** start of TASK INPUT **

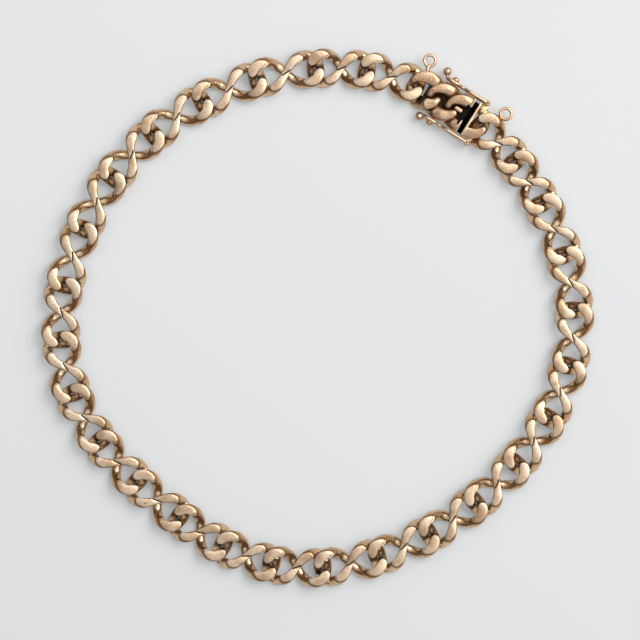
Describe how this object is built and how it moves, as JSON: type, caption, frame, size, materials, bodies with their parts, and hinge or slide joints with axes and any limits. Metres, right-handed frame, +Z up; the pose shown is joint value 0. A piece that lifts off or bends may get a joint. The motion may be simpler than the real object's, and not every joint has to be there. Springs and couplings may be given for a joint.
{
  "type": "link bracelet",
  "caption": "Curb bracelet of twin links, closed in a loop by a box clasp with a push button and two side latches.",
  "frame": {"origin": "middle of the closed loop's outline, at the height of the table it lies on", "axes": "+Z up from the table; +Y towards the top of the picture; +X to its right, so the clasp is at +X +Y"},
  "size_m": [0.0686, 0.0668, 0.002],
  "materials": {
    "gold": "worn polish, dark in the joints"
  },
  "bodies": {
    "bracelet": {"link_01": "gold", "link_02": "gold", "link_03": "gold", "link_04": "gold", "link_05": "gold", "link_06": "gold", "link_07": "gold", "link_08": "gold", "link_09": "gold", "link_10": "gold", "link_11": "gold", "link_12": "gold", "link_13": "gold", "link_14": "gold", "link_15": "gold", "link_16": "gold", "link_17": "gold", "link_18": "gold", "link_19": "gold", "link_20": "gold", "link_21": "gold", "link_22": "gold", "link_23": "gold", "link_24": "gold", "link_25": "gold", "link_26": "gold", "link_27": "gold", "clasp_box": "gold", "clasp_tongue": "gold"},
    "outer_latch": {"outer_latch": "gold"},
    "inner_latch": {"inner_latch": "gold"}
  },
  "joints": [
    {"name": "outer_latch_hinge", "type": "hinge", "parent": "bracelet", "child": "outer_latch", "pos_m": [0.02108, 0.02662, 0.001], "axis": [0, 0, -1], "range_deg": [0, 110]},
    {"name": "inner_latch_hinge", "type": "hinge", "parent": "bracelet", "child": "inner_latch", "pos_m": [0.01849, 0.02175, 0.001], "axis": [0, 0, 1], "range_deg": [0, 110]}
  ]
}
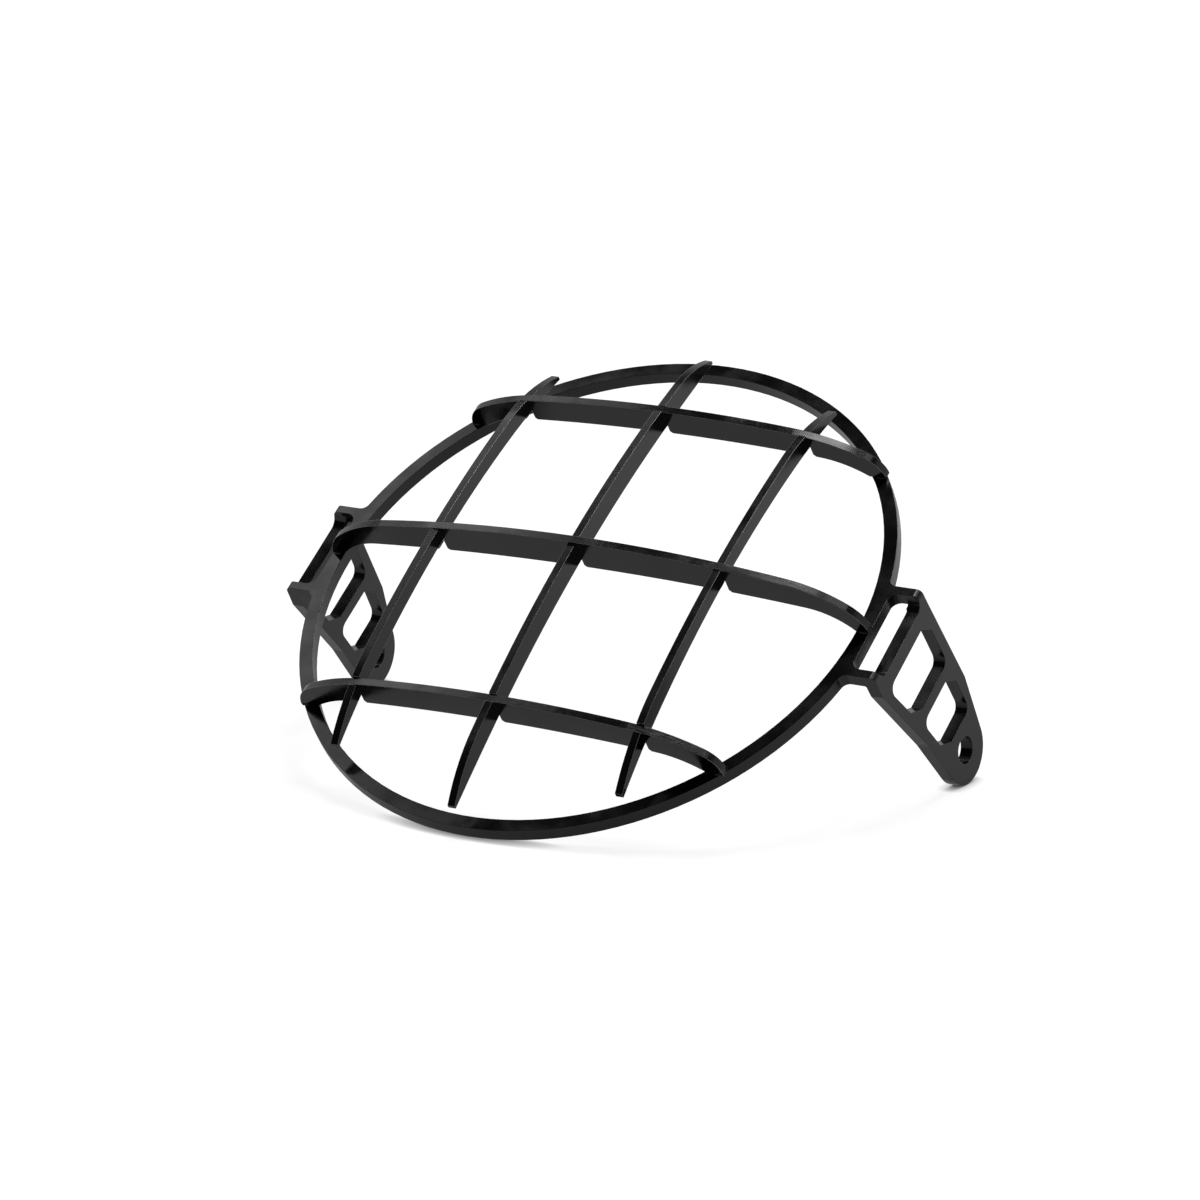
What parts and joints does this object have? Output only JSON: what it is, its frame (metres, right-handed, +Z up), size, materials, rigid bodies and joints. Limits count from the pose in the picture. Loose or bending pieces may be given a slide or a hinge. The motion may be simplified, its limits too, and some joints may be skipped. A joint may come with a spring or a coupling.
{
  "type": "motorcycle headlight guard",
  "caption": "Round black grille of curved crossed bars on a plate ring, with two folded side ears that bolt to the sides of a round headlight.",
  "frame": {"origin": "centre of the bounding box on the floor, under the guard as it rests on the low edge of its ring and on both ear tips", "axes": "+X from ear to ear, towards the ear at the right in the picture; +Z up; the grille's bulge faces -Y and up, with the ring plane leaning back 33 degrees from the floor"},
  "size_m": [0.214, 0.1604, 0.1098],
  "materials": {
    "plate_coat": "satin black powder coat",
    "bar_coat": "satin black powder coat"
  },
  "bodies": {
    "root": {"ring_with_ears": "plate_coat", "cross_bar_top": "bar_coat", "cross_bar_middle": "bar_coat", "cross_bar_bottom": "bar_coat", "upright_left": "bar_coat", "upright_middle": "bar_coat", "upright_right": "bar_coat"}
  },
  "joints": []
}
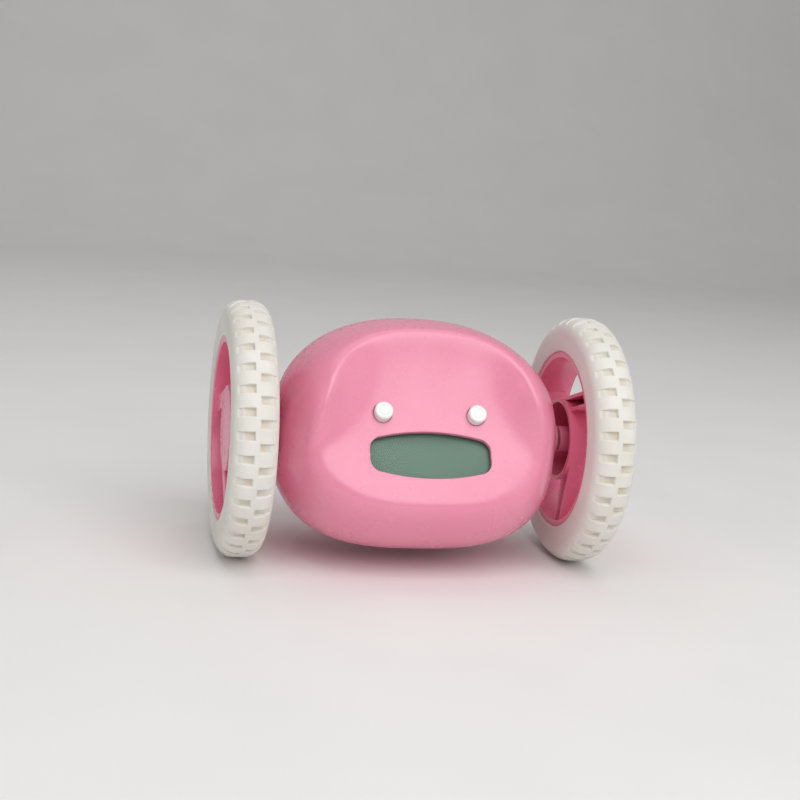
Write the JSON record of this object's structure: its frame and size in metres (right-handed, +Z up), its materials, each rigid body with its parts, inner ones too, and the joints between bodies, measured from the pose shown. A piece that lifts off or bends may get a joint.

** end of TASK INPUT **

| STATED EXERCISE |
From the listing above, extract every line exactly as it stands.

| COMPLETE ANSWER |
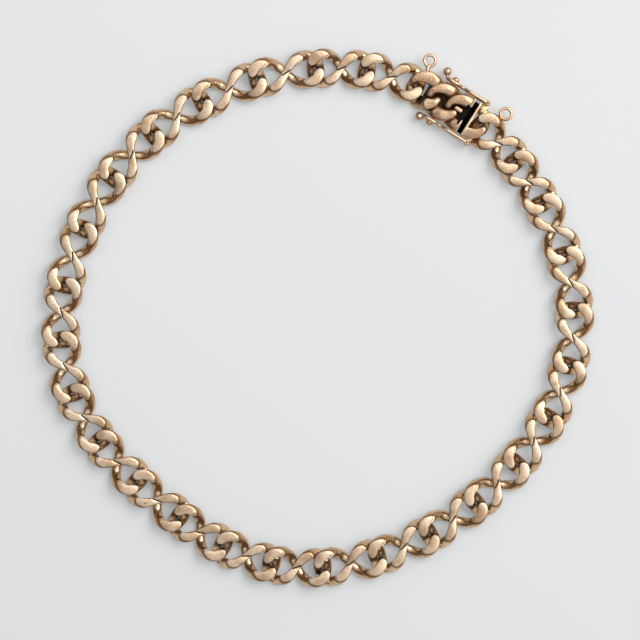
Describe how this object is built and how it moves, as JSON: type, caption, frame, size, materials, bodies with their parts, and hinge or slide joints with axes and any limits. Metres, right-handed frame, +Z up; the pose shown is joint value 0. A piece that lifts off or bends may get a joint. The motion may be simpler than the real object's, and not every joint has to be there. Springs and couplings may be given for a joint.
{
  "type": "link bracelet",
  "caption": "Curb bracelet of twin links, closed in a loop by a box clasp with a push button and two side latches.",
  "frame": {"origin": "middle of the closed loop's outline, at the height of the table it lies on", "axes": "+Z up from the table; +Y towards the top of the picture; +X to its right, so the clasp is at +X +Y"},
  "size_m": [0.0686, 0.0668, 0.002],
  "materials": {
    "gold": "worn polish, dark in the joints"
  },
  "bodies": {
    "bracelet": {"link_01": "gold", "link_02": "gold", "link_03": "gold", "link_04": "gold", "link_05": "gold", "link_06": "gold", "link_07": "gold", "link_08": "gold", "link_09": "gold", "link_10": "gold", "link_11": "gold", "link_12": "gold", "link_13": "gold", "link_14": "gold", "link_15": "gold", "link_16": "gold", "link_17": "gold", "link_18": "gold", "link_19": "gold", "link_20": "gold", "link_21": "gold", "link_22": "gold", "link_23": "gold", "link_24": "gold", "link_25": "gold", "link_26": "gold", "link_27": "gold", "clasp_box": "gold", "clasp_tongue": "gold"},
    "outer_latch": {"outer_latch": "gold"},
    "inner_latch": {"inner_latch": "gold"}
  },
  "joints": [
    {"name": "outer_latch_hinge", "type": "hinge", "parent": "bracelet", "child": "outer_latch", "pos_m": [0.02108, 0.02662, 0.001], "axis": [0, 0, -1], "range_deg": [0, 110]},
    {"name": "inner_latch_hinge", "type": "hinge", "parent": "bracelet", "child": "inner_latch", "pos_m": [0.01849, 0.02175, 0.001], "axis": [0, 0, 1], "range_deg": [0, 110]}
  ]
}
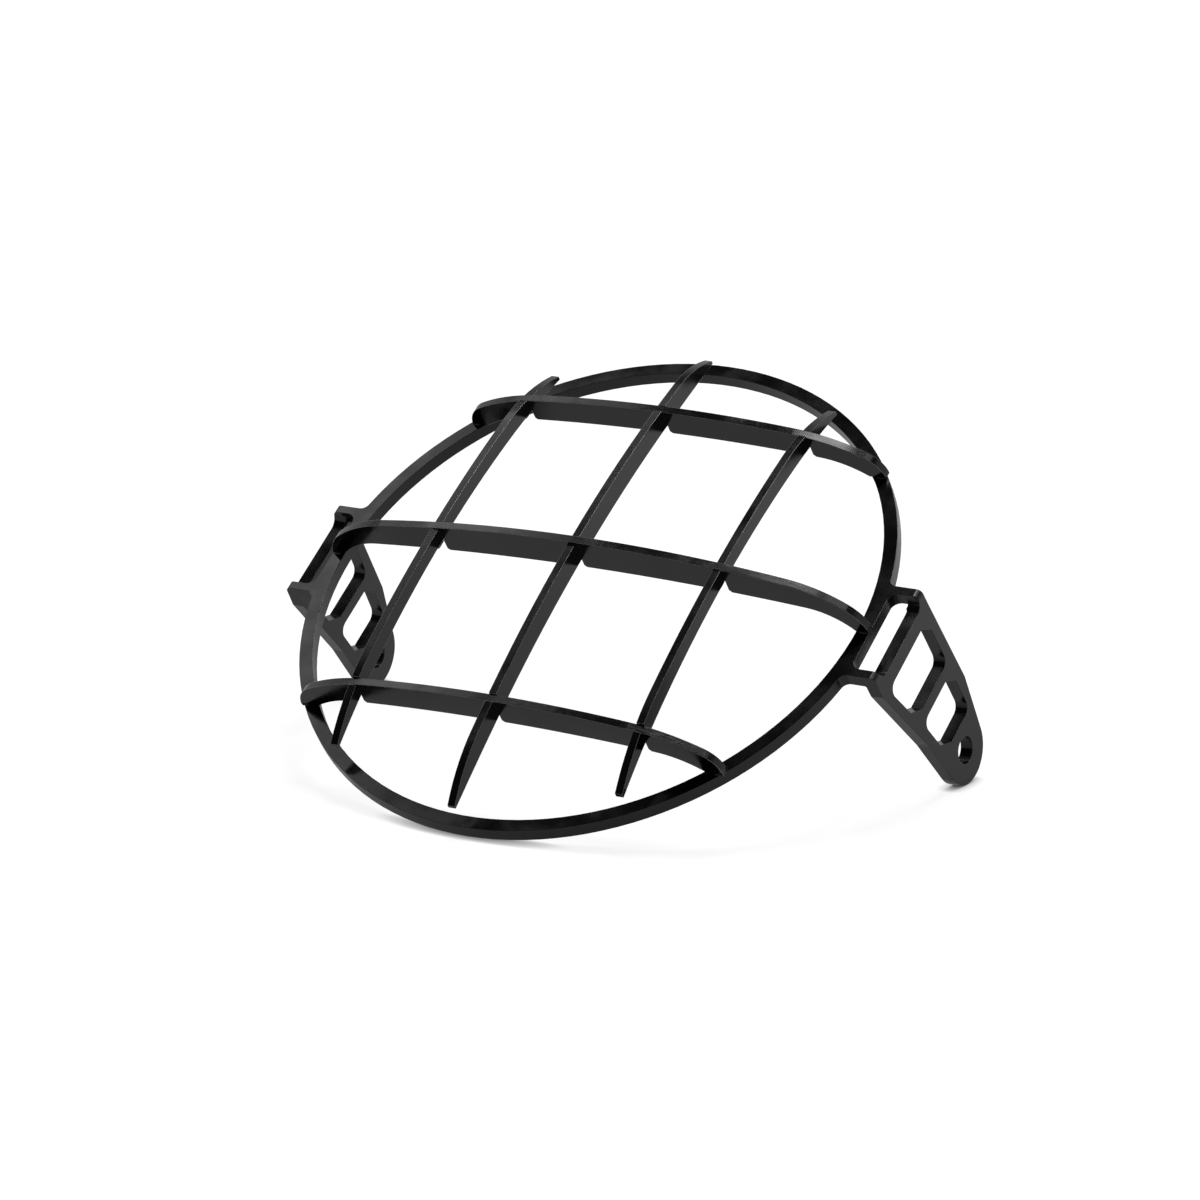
What parts and joints does this object have? Output only JSON: what it is, its frame (metres, right-handed, +Z up), size, materials, rigid bodies and joints. Limits count from the pose in the picture. Loose or bending pieces may be given a slide or a hinge. The motion may be simplified, its limits too, and some joints may be skipped. A joint may come with a spring or a coupling.
{
  "type": "motorcycle headlight guard",
  "caption": "Round black grille of curved crossed bars on a plate ring, with two folded side ears that bolt to the sides of a round headlight.",
  "frame": {"origin": "centre of the bounding box on the floor, under the guard as it rests on the low edge of its ring and on both ear tips", "axes": "+X from ear to ear, towards the ear at the right in the picture; +Z up; the grille's bulge faces -Y and up, with the ring plane leaning back 33 degrees from the floor"},
  "size_m": [0.214, 0.1604, 0.1098],
  "materials": {
    "plate_coat": "satin black powder coat",
    "bar_coat": "satin black powder coat"
  },
  "bodies": {
    "root": {"ring_with_ears": "plate_coat", "cross_bar_top": "bar_coat", "cross_bar_middle": "bar_coat", "cross_bar_bottom": "bar_coat", "upright_left": "bar_coat", "upright_middle": "bar_coat", "upright_right": "bar_coat"}
  },
  "joints": []
}
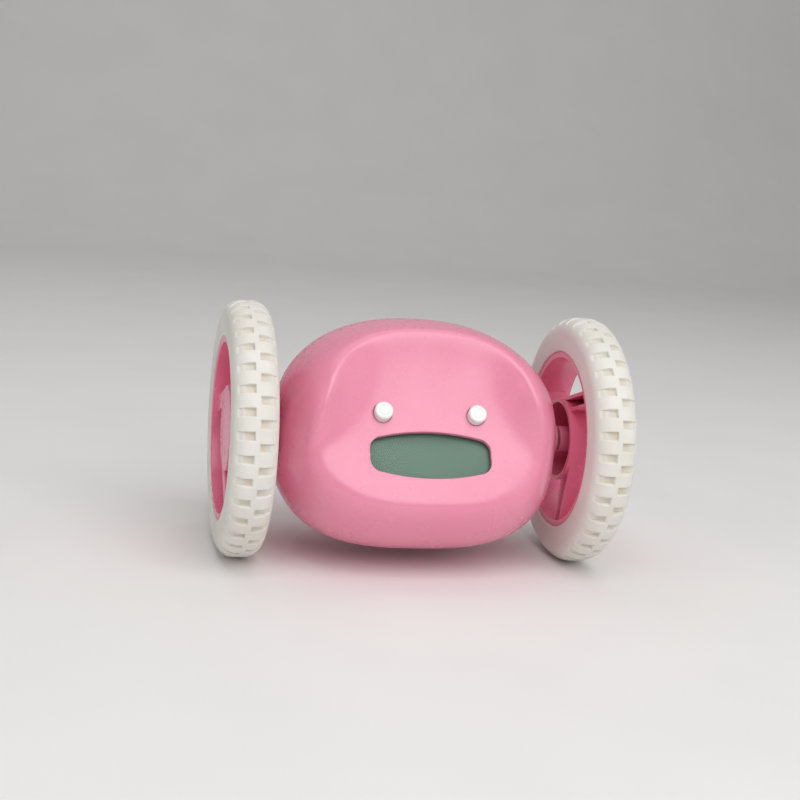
Write the JSON record of this object's structure: its frame and size in metres (right-handed, +Z up), its materials, each rigid body with its parts, inner ones too, and the joints between bodies, measured from the pose shown. A piece that lifts off or bends may get a joint.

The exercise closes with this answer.